In other parts of the world, the environment and economy are at odds. “That’s never been the case here,” Mr. Thiele opined. “Our environment is our economy.”

That philosophy helped bring along builders and real estate brokers in support of the CPF’s passage. They realized that the rural, undisturbed settings that make the region attractive are also good for the economy, Mr. Thiele pointed out.

“Southampton Town, and the entire East End region is thousands of acres richer through the permanent protection of the cultural, agricultural and environmental assets that have drawn people here for centuries and made this place one of the most desirable communities in the nation,” Robert DeLuca, the president of the Group for the East End, asserted.

In addition to those interested in development, a raft of environmental organizations stepped up to push for the legislation.
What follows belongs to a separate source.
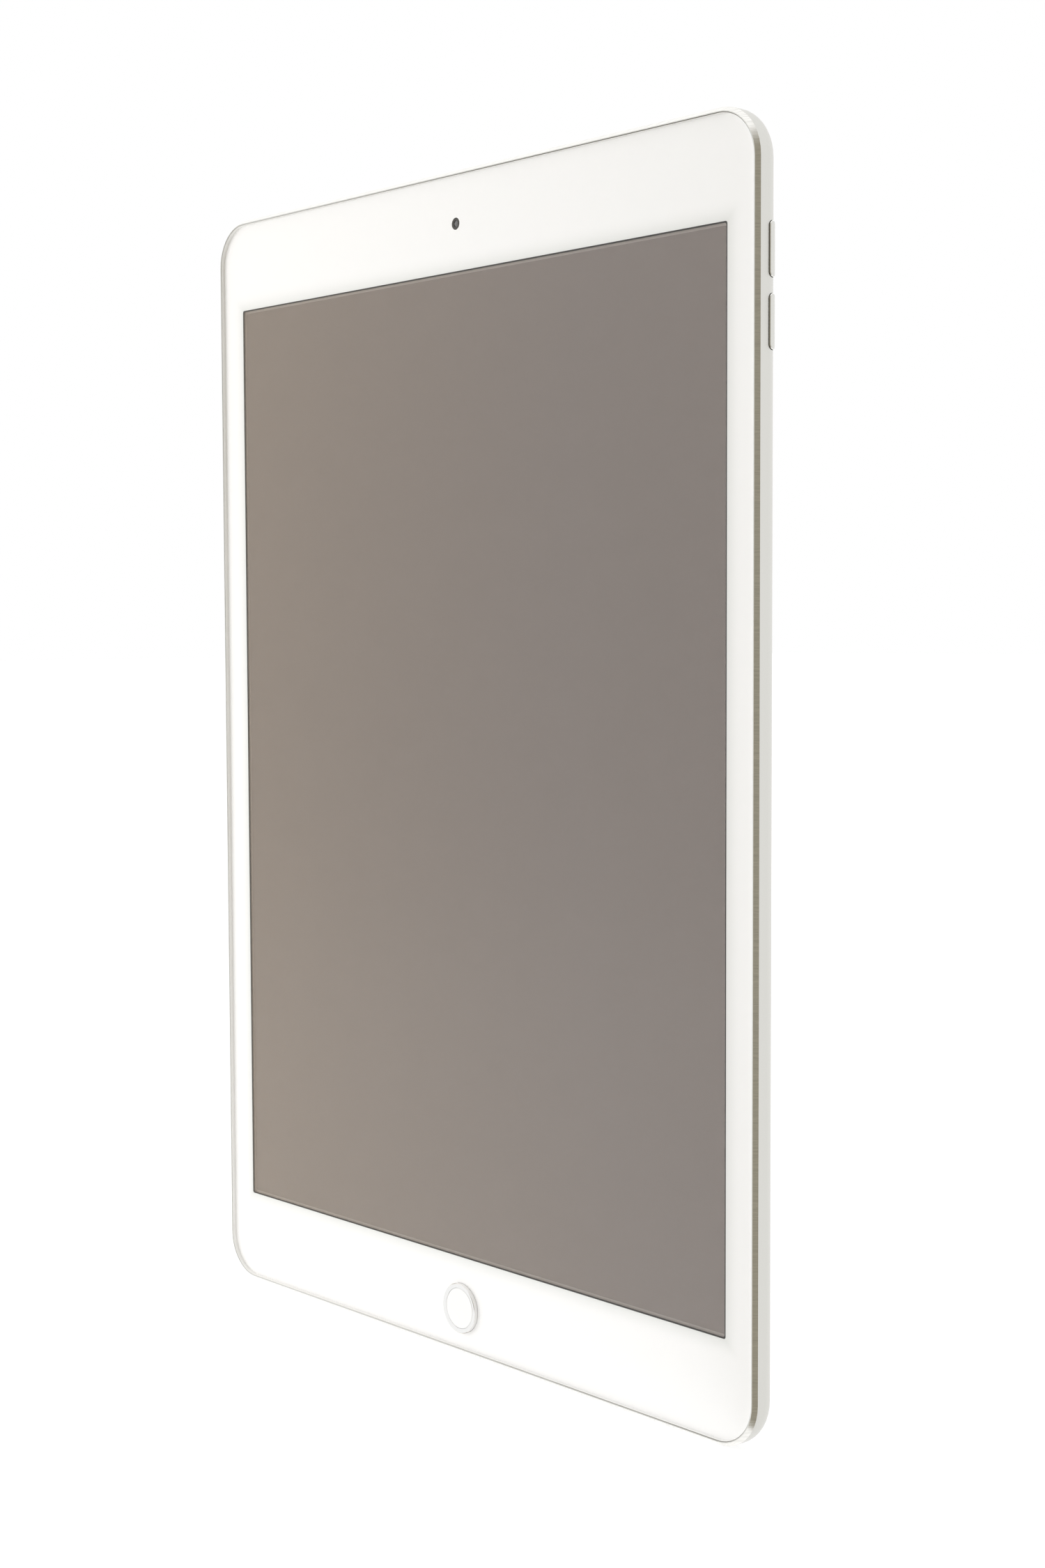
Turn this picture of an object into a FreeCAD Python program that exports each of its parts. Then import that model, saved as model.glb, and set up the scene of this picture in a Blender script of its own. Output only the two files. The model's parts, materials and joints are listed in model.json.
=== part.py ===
import math
import os
import re

import FreeCAD
import Part
import Sketcher
from FreeCAD import Rotation, Vector

# A tablet computer, standing upright: +Z along its height, the screen facing -Y, +X to its right as a
# person looks at the screen.  The origin is the middle of the bottom edge, half-way through the
# thickness.  "Depth" is measured from the front face backwards, "inset" from the tablet's outer edge
# inwards.  All sizes are millimetres.

SIZES = {
    # overall form
    "tablet_width": 174.1,
    "tablet_height": 250.6,
    "tablet_thickness": 7.5,
    "corner_radius": 10.0,
    "rim_bevel": 0.78,
    "side_depth": 3.0,
    "curve_inset": 9.5,
    "edge_arc_radius": 2.8,
    "side_wall": 2.6,
    "back_wall": 0.9,
    "lip_inset": 0.95,
    "ledge_depth": 1.25,
    # layers of the front, by depth
    "glass_inset": 1.08,
    "glass_thickness": 0.95,
    "glass_bevel": 0.12,
    "ink_back": 1.0,
    "backing_back": 1.03,
    "film_back": 1.15,
    "film_inset": 4.5,
    "polarizer_depth": 1.5,
    "panel_depth": 1.6,
    "backlight_depth": 2.3,
    "tray_depth": 3.3,
    "tray_back": 3.5,
    "floor_depth": 6.6,
    # the opening in the printed border and the picture behind it
    "window_width": 157.0,
    "window_height": 209.26,
    "window_radius": 0.5,
    "backing_reveal": 0.3,
    "picture_width": 155.9,
    "picture_height": 207.8,
    "panel_width": 161.0,
    "panel_height": 216.0,
    "gasket_margin": 0.6,
    "fit_gap": 0.005,
    # home button
    "home_height": 9.65,
    "home_ring_radius": 5.3,
    "home_cap_radius": 4.38,
    "home_gap": 0.08,
    # buttons on the edges
    "button_length": 10.1,
    "button_back": 5.1,
    "button_raise": 0.3,
    "button_gap": 0.1,
    "button_rounding": 0.9,
    "button_bevel": 0.1,
    "button_recess": 2.4,
    "volume_up_height": 224.05,
    "volume_down_height": 210.95,
    "power_across": 64.0,
    # cameras
    "front_camera_height": 239.75,
    "front_camera_radius": 1.25,
    "rear_camera_across": 74.2,
    "rear_camera_height": 237.75,
    "rear_camera_radius": 3.4,
    "microphone_across": 62.0,
    "microphone_width": 4.0,
    "microphone_height": 3.0,
    "microphone_thick": 1.1,
    # sockets
    "socket_depth": 4.2,
    "jack_across": -70.0,
    "jack_radius": 1.8,
    "jack_length": 14.0,
    "jack_wall": 4.3,
    "port_width": 8.4,
    "port_opening": 2.6,
    "port_wall": 3.2,
    "port_length": 7.0,
    # speakers
    "speaker_hole_radius": 0.45,
    "speaker_hole_pitch": 1.35,
    "speaker_first_hole": 17.0,
    "speaker_row_depth": 3.25,
    "speaker_row_pitch": 1.25,
    "speaker_width": 50.0,
    "speaker_overhang": 3.0,
    "mesh_margin": 1.0,
    # battery and board
    "battery_width": 114.0,
    "battery_centre": -17.0,
    "battery_cell_height": 82.0,
    "battery_low": 40.0,
    "battery_gap": 4.0,
    "board_width": 31.0,
    "board_height": 170.0,
    "board_centre": 60.0,
    "board_low": 41.0,
    "board_depth": 5.0,
    "board_back": 5.8,
    "boss_radius": 1.6,
    "screw_radius": 0.6,
    "tray_tab_low_across": 72.0,
    "tray_tab_high_across": 50.0,
    "contact_radius": 0.75,
    "contact_pitch": 4.2,
    "contact_depth": 2.15,
    # small allowances and inner pieces
    "cut_margin": 1.0,
    "section_overlap": 0.3,
    "slot_reach": 8.0,
    "recess_margin": 0.6,
    "recess_end": 1.6,
    "recess_reach": 7.0,
    "socket_margin": 0.2,
    "jack_block": 5.6,
    "jack_thick": 4.2,
    "jack_end": 2.8,
    "seat_reach": 8.0,
    "port_rounding": 1.29,
    "port_shell": 0.2,
    "port_end": 0.8,
    "tongue_width": 6.7,
    "tongue_thick": 0.7,
    "tongue_recess": 1.0,
    "port_flex_width": 24.0,
    "port_flex_length": 20.0,
    "port_flex_offset": 0.5,
    "jack_flex_width": 2.0,
    "jack_flex_length": 9.0,
    "tab_reach": 2.0,
    "tab_width": 5.0,
    "boss_root": 0.3,
    "camera_gap": 0.02,
    "microphone_hole": 0.4,
    "camera_pupil": 0.7,
    "home_seal_radius": 7.0,
    "camera_barrel": 1.6,
    "camera_lens": 1.0,
    "camera_rise": 0.45,
    "lens_dome": 0.16,
    "camera_seat": 1.7,
    "front_module": 6.2,
    "front_module_back": 4.8,
    "rear_module": 7.2,
    "rear_module_front": 2.0,
    "rear_module_back": 6.2,
    "rear_barrel": 2.3,
    "rear_barrel_back": 6.9,
    "rear_lens_radius": 2.6,
    "flex_thickness": 0.12,
    "flex_bend_inset": 3.2,
    "touch_flex_low": 150.0,
    "touch_flex_width": 16.0,
    "flex_landing": 2.0,
    "display_flex_width": 18.0,
    "display_flex_height": 24.0,
    "display_flex_middle": 70.0,
    "screw_head_radius": 1.2,
    "screw_head": 0.5,
    "screw_length": 2.4,
    "board_screw_length": 1.4,
    "thread_gap": 0.02,
    "home_recess": 0.22,
    "home_cap_back": 0.92,
    "cap_gap": 0.04,
    "ring_edge": 0.08,
    "ring_front": 0.04,
    "flange_front": 1.25,
    "flange_back": 1.5,
    "home_flange_radius": 6.2,
    "home_sensor_radius": 3.8,
    "sensor_back": 1.32,
    "dome_front": 1.66,
    "dome_radius": 2.0,
    "switch_front": 1.9,
    "switch_radius": 3.5,
    "switch_back": 2.1,
    "bracket_back": 2.4,
    "bracket_width": 28.0,
    "bracket_height": 12.0,
    "bracket_foot": 3.0,
    "home_flex_across": 6.0,
    "home_flex_width": 6.0,
    "home_flex_height": 9.0,
    "home_flex_rise": 1.0,
    "battery_front": 3.7,
    "battery_back": 6.4,
    "glue_margin": 6.0,
    "glue_width": 9.0,
    "glue_pitch": 30.0,
    "battery_board_width": 60.0,
    "battery_board_depth": 4.5,
    "battery_board_thick": 0.8,
    "cell_clearance": 0.4,
    "shield_width": 24.0,
    "shield_height": 48.0,
    "shield_middle": 110.0,
    "shield_front": 3.9,
    "shield_wall": 0.15,
    "antenna_inner": 12.0,
    "antenna_outer": 42.0,
    "antenna_depth": 2.0,
    "antenna_thick": 0.8,
    "antenna_low": 235.0,
    "antenna_height": 10.0,
    "speaker_front": 3.7,
    "speaker_back": 5.5,
    "speaker_low": 5.2,
    "speaker_high": 33.0,
    "mesh_thickness": 0.2,
    "button_play": 0.05,
    "button_flange": 0.5,
    "flange_end": 0.8,
    "nub_rise": 0.1,
    "nub_margin": 0.6,
    "nub_length": 2.0,
    "switch_inset": 3.58,
    "switch_board": 0.3,
    "switch_strip_front": 2.5,
    "switch_strip_back": 5.5,
    "dome_width": 1.8,
    "dome_rise": 0.24,
    "bracket_steel": 0.4,
    "magnet_thick": 1.5,
    "magnet_deep": 2.6,
    "magnet_front": 1.9,
    "magnet_length": 8.0,
    "magnet_low": 40.0,
    "magnet_pitch": 45.0,
    "contact_gap": 0.6,
}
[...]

Mr. DeLuca recalled in a statement via email. “The unprecedented success of the Community Preservation Fund is a landmark environmental victory for the entire East End, but it’s also a massive victory for the power of innovation, public leadership, civic advocacy and the priceless commodity of hope,” he wrote.

“For those of us who were there at the beginning, we knew the potential that this idea held as did many of our most respected elected leaders, but to get the idea across the finish line we had to endure nearly a decade [of] obstacles,” Mr. DeLuca continued. “In the end, we also had to overcome significant opposition from those who saw the region as a mine from which they could extract endless value instead of a community that deserved our collective public investment. Thankfully, the region’s longstanding public commitment to conservation and a more sustainable future won the day, and the critics largely faded into oblivion.”

As he listed those who worked to establish the CPF, Mr. Schneiderman also gave thanks to “the public who decided to tax themselves,” concluding, “What an incredible success story it has been.”

“The Town of Southampton certainly hit a key milepost,” Mr. Thiele acknowledged. “To me, more important is what’s been done with that money. … a lot has been done and a lot remains to be done.”